Donald F. McGahn II, the White House counsel, previously expressed fears that the document production could set a bad precedent for future administrations. Mr. Cobb has told aides that the White House should move deliberately and carefully, but not drag its feet.
Others doubt that Mr. Mueller will publicly clear Mr. Trump anytime soon, even if the documents and interviews do not show that he committed a crime. Mr. Mueller is building cases against two of Mr. Trump’s former advisers, Paul J. Manafort and Michael T. Flynn. Should either man cooperate with investigators, it might change Mr. Mueller’s view of how Mr. Trump fits into the Russia investigation.
Nevertheless, the president’s advisers have concluded that this strategy represents their best chance to lift the cloud hanging over the administration.

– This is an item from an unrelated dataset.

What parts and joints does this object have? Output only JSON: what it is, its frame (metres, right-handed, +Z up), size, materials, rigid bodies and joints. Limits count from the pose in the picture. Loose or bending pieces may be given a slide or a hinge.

“Good for them if they can pull it off,” said Barbara Van Gelder, a prominent Washington white-collar lawyer who served in the Justice Department with Mr. Mueller. She said he was highly unlikely to give the White House any assurances as long as the investigations into Mr. Manafort and Mr. Flynn were open.
“Mueller’s not going to make a statement,” she said, “because he’s not going to want to claw it back.”
Mr. Comey had similar concerns. While F.B.I. agents investigated whether Mr. Trump’s associates had any connection to Russian meddling in the 2016 presidential election, Mr. Comey privately told Mr. Trump and members of Congress that the president was not personally under investigation. At least twice, however, he refused requests by Mr. Trump to say so publicly. Mr. Comey later told Congress that he did not want to make a public declaration that he might have to amend after further investigation.
One administration official said it was not yet clear how the White House would make its request for Mr. Mueller to publicly exonerate Mr. Trump, and there have been delays in getting documents to the special counsel. The internal White House review of the documents is not yet complete, and Mr. Mueller does not plan to interview many key White House officials until his team has reviewed all the documents he requested. Prosecutors had planned to begin to interview those officials late last month, but the interviews have not yet occurred.
Mr. Cobb and several White House lawyers have spent weeks reviewing documents related to numerous subjects, including Mr. Trump’s firing of Mr. Comey, and his role in July in drafting a misleading statement to The New York Times about Donald Trump Jr.’s meeting with a Russian lawyer in June 2016.
Mr. Mueller’s prosecutors have indicated that they plan to ask detailed questions about that statement, written aboard Air Force One, which withheld the purpose of the June 2016 meeting: to get damaging information about Hillary Clinton as part of the Russian government’s efforts to help Mr. Trump.
Some of Mr. Trump’s associates remain suspicious of the special counsel and his team of aggressive prosecutors.
“While it would be good to clear the air on this entire issue so that the president can focus on governing, it presupposes that Mueller is an honest broker, and that he would not take nothing and make it into something, which would be my concern,” said Roger J. Stone Jr., a longtime informal adviser.
Christopher Ruddy, the chief executive of Newsmax Media and a friend of Mr. Trump’s, said the White House should challenge Mr. Mueller if he investigates anything beyond whether Mr. Trump or his associates colluded with the Russian campaign to disrupt the election.
But White House officials say they do not want a repeat of some of the tactics used in the 1990s, when President Bill Clinton battled an independent counsel in court and in the media as the investigation dragged on for years. Since Mr. Cobb joined the White House, Mr. Trump’s team has significantly muted its criticism of Mr. Mueller.
One sign of the White House’s willingness to cooperate is that officials are strongly considering letting Mr. McGahn speak to investigators about his private conversations with Mr. Trump, according to two people with knowledge of the discussions. Many presidents insist that conversations with their White House counsel be kept secret under the principle of executive privilege, but Mr. McGahn is seen by some as a witness who could be helpful to Mr. Trump.
Mr. McGahn was involved in the discussions about firing Mr. Comey, and officials believe he would say that Mr. Trump was warned that firing Mr. Comey would only prolong the Russia investigation. Lawyers believe that would help make the case that Mr. Trump was not trying to obstruct justice when he fired the F.B.I. director.
Even as the White House pushes for a swift resolution of Mr. Mueller’s inquiry, administration officials are bracing for fallout from the investigations into Mr. Manafort and Mr. Flynn. Prosecutors have signaled that they intend to indict Mr. Manafort, the former chairman of the Trump campaign, who is under scrutiny for tax and foreign lobbying matters.
But lawyers in the case say they see no evidence yet that Mr. Manafort will face charges of conspiring with Russia to disrupt the election.
The White House also hopes for a favorable report from the Senate Intelligence Committee, which has been investigating Russian election interference and several related matters. The committee’s leaders said this week that they planned to release a public report about their findings, adding that they were still investigating whether anyone close to Mr. Trump worked with Russian operatives.
That report could be finished before Mr. Mueller’s investigation. Although committee leaders said they would leave any criminal matters to the Justice Department, a determination by the committee that none of Mr. Trump’s associates assisted the Russian campaign would be a boon for the White House even if Mr. Mueller refuses to publicly clear Mr. Trump.
“They want them to write a report saying ‘no collusion,’” said Ms. Van Gelder, the defense lawyer. “And then they can let Mueller twist in the wind.”